Lagi-lagi aku menjadi pengatur acara dadakan. Aku persilahkan perwakilan tokoh agama yang hadir untuk memimpin doa. Diawali dengan doa dari Buddha, dipimpin Bhante Sila. Mereka melantunkan pujian dengan bahasa yang aku tidak pahami. Pujian ini beradu dengan lantunan tahlil puluhan peziarah Islam.
Saat semua doa selesai, aku kemudian mengatur siapa saja yang boleh masuk ke makam Gus Dur. Semua berebut bisa masuk. Sayangnya aturan tetaplah aturan.
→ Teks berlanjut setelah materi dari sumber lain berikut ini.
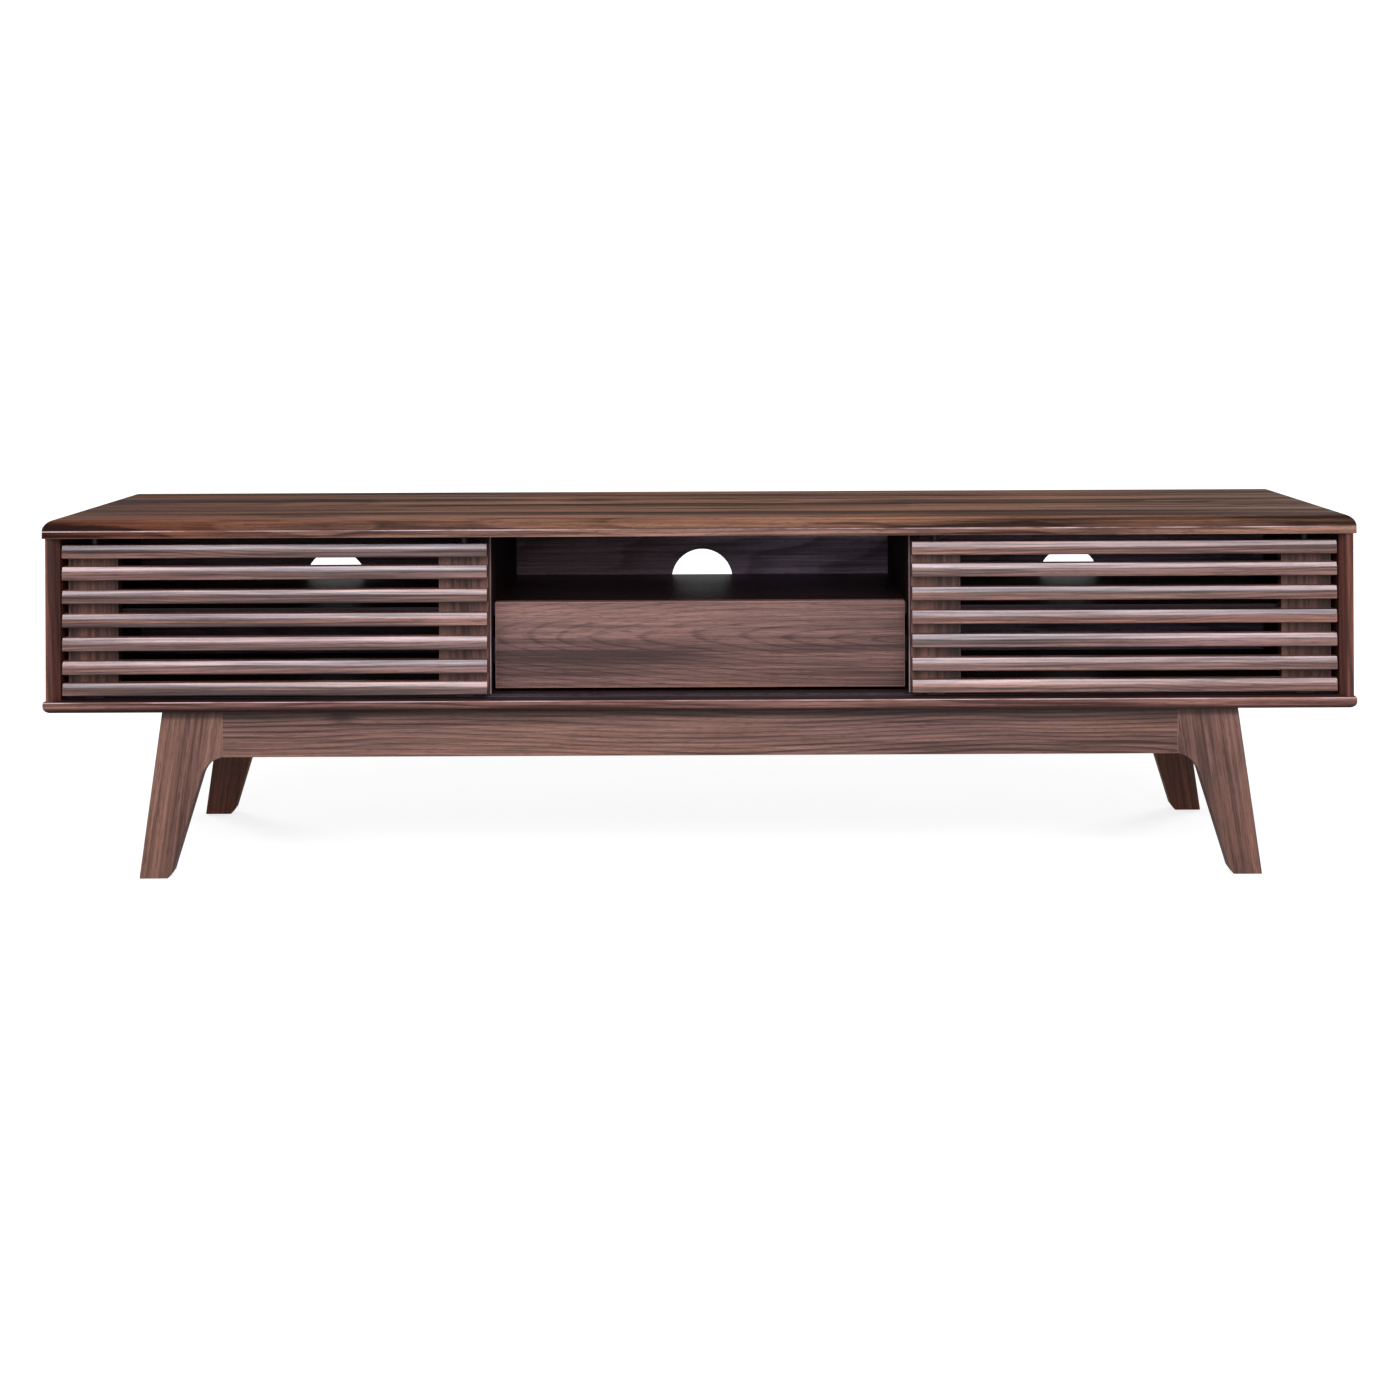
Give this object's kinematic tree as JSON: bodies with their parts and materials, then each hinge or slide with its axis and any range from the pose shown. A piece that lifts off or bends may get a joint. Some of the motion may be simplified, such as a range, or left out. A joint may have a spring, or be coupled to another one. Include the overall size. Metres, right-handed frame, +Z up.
{
  "type": "media cabinet",
  "caption": "Long low walnut media cabinet on splayed legs, with sliding slatted doors over the side bays, and a centre shelf above a plain drawer.",
  "frame": {"origin": "centre of the footprint on the floor, under the middle of the cabinet", "axes": "+X along the cabinet's length to the viewer's right, -Y is the front, +Z up"},
  "size_m": [1.8, 0.4, 0.495],
  "materials": {
    "walnut_top": "satin lacquered walnut, grain along the length",
    "walnut_carcass": "satin lacquered walnut veneer",
    "walnut_shelf": "satin lacquered walnut veneer",
    "walnut_back": "matt walnut veneer",
    "walnut_slat": "satin lacquered solid walnut, grain along the slat",
    "walnut_stile": "satin lacquered solid walnut, upright grain",
    "walnut_drawer_front": "satin lacquered walnut veneer, cathedral grain",
    "walnut_frame": "satin lacquered solid walnut",
    "pale_wood": "matt lacquered birch plywood",
    "dark_track": "dark anodised extrusion",
    "zinc_steel": "zinc plated",
    "brown_plastic": "matt",
    "grey_nylon": "matt grey nylon"
  },
  "bodies": {
    "cabinet": {"top_panel": "walnut_top", "bottom_panel": "walnut_carcass", "side_panel_left": "walnut_carcass", "side_panel_right": "walnut_carcass", "divider_left": "walnut_carcass", "divider_right": "walnut_carcass", "centre_shelf": "walnut_shelf", "side_shelf_left": "walnut_shelf", "side_shelf_right": "walnut_shelf", "back_panel": "walnut_back", "front_apron": "walnut_frame", "back_apron": "walnut_frame", "end_rail_left": "walnut_frame", "end_rail_right": "walnut_frame", "leg_front_left": "walnut_frame", "leg_front_right": "walnut_frame", "leg_back_left": "walnut_frame", "leg_back_right": "walnut_frame", "corner_blocks": "pale_wood", "top_track": "dark_track", "bottom_track": "dark_track", "shelf_pins": "zinc_steel", "cabinet_runners": "zinc_steel", "back_panel_screws": "zinc_steel", "base_screws": "zinc_steel", "cam_caps": "brown_plastic"},
    "drawer": {"drawer_front": "walnut_drawer_front", "drawer_side_left": "pale_wood", "drawer_side_right": "pale_wood", "drawer_back": "pale_wood", "drawer_bottom": "pale_wood", "drawer_runners": "zinc_steel"},
    "door_left": {"slat_left_1": "walnut_slat", "slat_left_2": "walnut_slat", "slat_left_3": "walnut_slat", "slat_left_4": "walnut_slat", "slat_left_5": "walnut_slat", "slat_left_6": "walnut_slat", "slat_left_7": "walnut_slat", "stile_left_inner": "walnut_stile", "stile_left_outer": "walnut_stile", "roller_axles_left": "zinc_steel", "guide_springs_left": "zinc_steel"},
    "guides_left": {"guide_pins_left": "grey_nylon"},
    "roller_left_inner": {"roller_left_inner": "grey_nylon"},
    "roller_left_outer": {"roller_left_outer": "grey_nylon"},
    "door_right": {"slat_right_1": "walnut_slat", "slat_right_2": "walnut_slat", "slat_right_3": "walnut_slat", "slat_right_4": "walnut_slat", "slat_right_5": "walnut_slat", "slat_right_6": "walnut_slat", "slat_right_7": "walnut_slat", "stile_right_inner": "walnut_stile", "stile_right_outer": "walnut_stile", "roller_axles_right": "zinc_steel", "guide_springs_right": "zinc_steel"},
    "guides_right": {"guide_pins_right": "grey_nylon"},
    "roller_right_inner": {"roller_right_inner": "grey_nylon"},
    "roller_right_outer": {"roller_right_outer": "grey_nylon"}
  },
  "joints": [
    {"name": "door_left_slide", "type": "slide", "parent": "cabinet", "child": "door_left", "axis": [1, 0, 0], "range_m": [0, 0.291]},
    {"name": "door_right_slide", "type": "slide", "parent": "cabinet", "child": "door_right", "axis": [-1, 0, 0], "range_m": [0, 0.291]},
    {"name": "drawer_slide", "type": "slide", "parent": "cabinet", "child": "drawer", "axis": [0, 1, 0], "range_m": [-0.22, 0]},
    {"name": "guides_left_press", "type": "slide", "parent": "door_left", "child": "guides_left", "axis": [0, 0, -1], "range_m": [0, 0.008], "stiffness_N_per_m": 300, "springref_m": -0.006, "deforming": ["guide_springs_left"]},
    {"name": "roller_left_inner_spin", "type": "hinge", "parent": "door_left", "child": "roller_left_inner", "pos_m": [-0.3265, -0.163, 0.2553], "axis": [0, 1, 0], "range_deg": [0, 1120]},
    {"name": "roller_left_outer_spin", "type": "hinge", "parent": "door_left", "child": "roller_left_outer", "pos_m": [-0.8385, -0.163, 0.2553], "axis": [0, 1, 0], "range_deg": [0, 1120]},
    {"name": "guides_right_press", "type": "slide", "parent": "door_right", "child": "guides_right", "axis": [0, 0, -1], "range_m": [0, 0.008], "stiffness_N_per_m": 300, "springref_m": -0.006, "deforming": ["guide_springs_right"]},
    {"name": "roller_right_inner_spin", "type": "hinge", "parent": "door_right", "child": "roller_right_inner", "pos_m": [0.3265, -0.163, 0.2553], "axis": [0, 1, 0], "range_deg": [-1120, 0]},
    {"name": "roller_right_outer_spin", "type": "hinge", "parent": "door_right", "child": "roller_right_outer", "pos_m": [0.8385, -0.163, 0.2553], "axis": [0, 1, 0], "range_deg": [-1120, 0]}
  ],
  "couplings": [
    {"joint": "roller_left_inner_spin", "follows": "door_left_slide", "rad_per_m": 66.667},
    {"joint": "roller_left_outer_spin", "follows": "door_left_slide", "rad_per_m": 66.667},
    {"joint": "roller_right_inner_spin", "follows": "door_right_slide", "rad_per_m": -66.667},
    {"joint": "roller_right_outer_spin", "follows": "door_right_slide", "rad_per_m": -66.667}
  ]
}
Bashori bertugas menjaga pagar makam seperti security. Saat 7 orang telah selesai berdoa dan menabur bunga, ia mempersilahkan untuk keluar makam agar yang lain bisa masuk secara bergantian. Sungguh ia berbaik hati.
Aku melihat seorang perempuan baya Tionghoa masuk makam. Aku tak kenal siapa dia. Ia langsung bersimpuh di dekat makam Gus Dur.
Dua tangannya diangkat di atas kepala. Ia kemudian bergerak menyembah makam, seperti orang sujud. Ia lakukan berkali. Terlihat ia begitu emosional dan khusyuk melakukannya.
Rombongan kemudian bergerak keluar areal makam dengan perasaan puas, begitu pula aku. Sementara itu, sinci Gus Dur tetap bersama prasasti Gus Dur di terminal makam, menunggu kami dengan sabar kembali dari makam.